Most artists’ paymasters break into a panicky sweat whenever their charges unveil their plans for a new, experimental direction. It's safe to assume Wooden Wand's label were more than a bit miffed when James Toth - the psych-folk practioner behind the wizardly pseudonym - revealed his intentions to go straight for this, his third solo release after umpteenth releases of lysergic freakouts in the ranks of US underground overlords Vanishing Voice. All of which points at what an extraordinarily talented oddball Toth is, and why his decision to dodge his more far-out tendencies for the duration of 'James And The Quiet' initially feels like an uneasy fit seemingly designed to illustrate the key lyrics of breezy folk strummathon 'Spitting At The Cameras': "when will you ever find comfort when you forfeit who you are."
Put simply, the prospect of encountering a bunch of sober tunes delivered straight on the follow-up to the psychedelically frazzled moping of 'Harem Of The Sundrum' (2005) and the bizarre brilliance of last year's vintage West Coast vibes exhuming 'Second Attention', not the mention the wah-wah pedal-bothering cosmic skronk Toth's musicianly past is littered with, seems worryingly tame and predictable, two adjectives not previously linked to Toth's output. Worse still, the grin-inducing, gloriously untidy grooves of the Sky High Band have been shelved in favour of the comparatively dry, uncluttered sound of a one-off studio outfit. No one with fully functioning ears would suggest the likes of Sonic Youth's Lee Ranaldo (who also produces) and Steve Shelley and various Vanishing Voice veterans who perform the instrumental duties here are anonymous hacks-for-hire, but the results are at first reminiscent of Neil Young swapping the soulful sloppiness of Crazy Horse for the steadier hands of professional musos - less prone to wrong turns, sure, but also somewhat lacking in instantly recognisable charm.
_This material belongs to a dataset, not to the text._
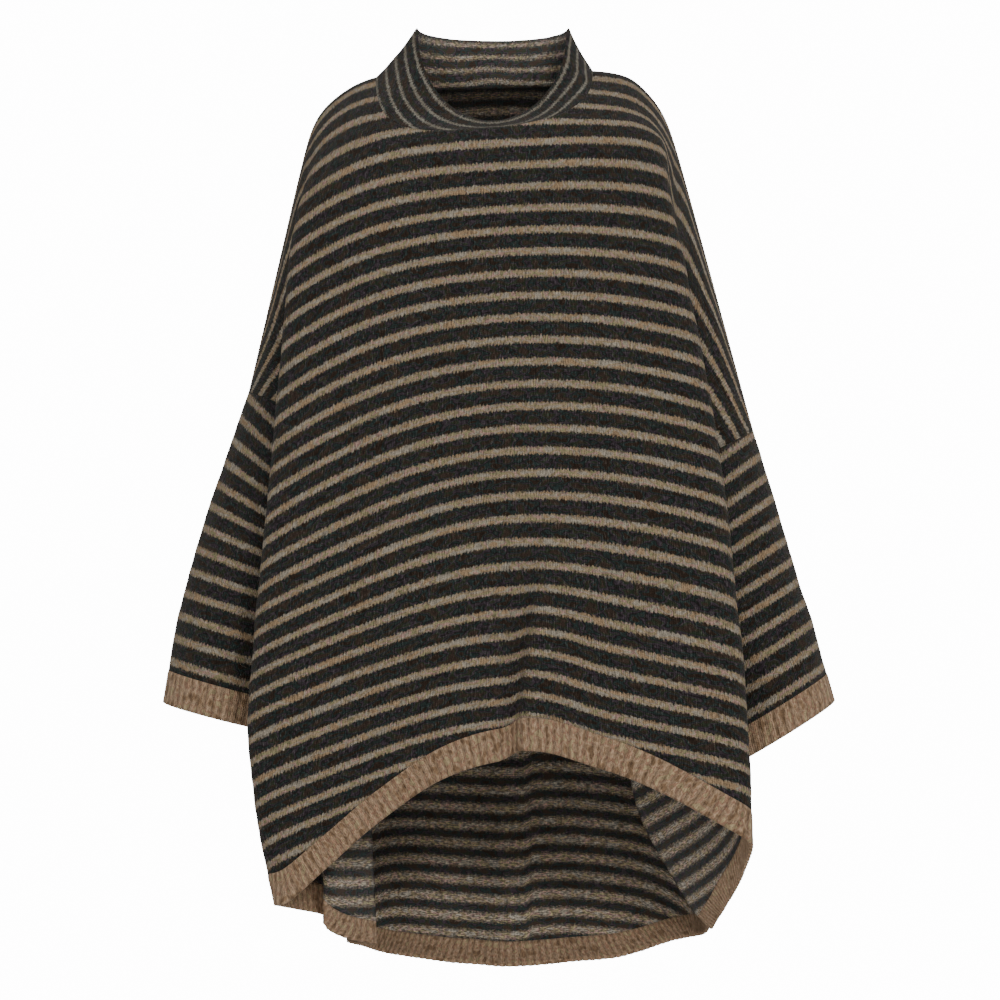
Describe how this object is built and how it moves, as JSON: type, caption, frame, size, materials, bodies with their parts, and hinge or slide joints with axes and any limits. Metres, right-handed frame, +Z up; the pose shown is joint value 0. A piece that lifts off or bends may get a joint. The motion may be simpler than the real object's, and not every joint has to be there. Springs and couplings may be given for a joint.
{
  "type": "knitted poncho sweater",
  "caption": "Hollow, worn-form oversized knit pullover with a funnel collar, dropped wide sleeves, ribbed cuffs and a high-low ribbed hem; pulled on over the head.",
  "frame": {"origin": "middle of the neck opening at the height of the shoulder seams, where the wearer holds the garment up", "axes": "+Z up along the body, -Y toward the front, +X toward the wearer's left"},
  "size_m": [0.6721, 0.2734, 0.9445],
  "materials": {
    "stripe_knit": "brushed charcoal knit with narrow camel stripes",
    "camel_rib": "brushed camel rib knit"
  },
  "bodies": {
    "root": {"front": "stripe_knit", "back": "stripe_knit", "sleeve_left": "stripe_knit", "sleeve_right": "stripe_knit", "collar": "stripe_knit", "hem_band_front": "camel_rib", "hem_band_back": "camel_rib", "cuff_left": "camel_rib", "cuff_right": "camel_rib"}
  },
  "joints": []
}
But Toth didn't become one of leftfield Americana's brightest promises by churning out duds. Listen closer and 'James and The Quiet' quickly proves as inescapably catchy as the bucket of tar populated by the dizzy honey bees in the chorus of 'In The Bucket'. The arrangements which at first seem threadbare and clinical release more of their captivating delights with each listen, with co-arranger Jessica Toth's rich tones providing the perfect vocal foil to Toth's singular pipes, half young Dylan's drawl and half Devendra Banhart warble. It's debatable whether Toth could ever cook up thoroughly conventional navel-gazing singer-songwriter fare, such is his natural pull towards the offbeat and the skewered.
Although the proceedings here are Toth's most direct and approachable yet, the warped wordplay and unsettling visions keep mainstream-friendly cosiness at bay, resulting in gems ala 'Invisible Children', which counters the melody's expansive, 'Exile on Main Street' without the class A's country-soul warmth with crackpot couplets throbbing with surreal strangeness (sample lyric: "the world's strongest man was a shaman of neat country bread"). Elsewhere, the gnarly stomp of 'The Pushers' turns a list of negatives railing against "poison people" into a rousing rallying cry, whilst 'Delia' and 'Blood' balance between serene harmony and ominous disquiet with potent results.
The clumsy 'Blessed Damnation' (less half-written than barely started), the plodding 'We Must Also Love The Thieves' and 'Future Dream's half-baked go at updating the playful verbal bravado of 'Bob Dylan's 115th Dream' draw blanks, but the suitably celestial closing hymn 'Wired To The Sky' ends the album on a heavenly high note.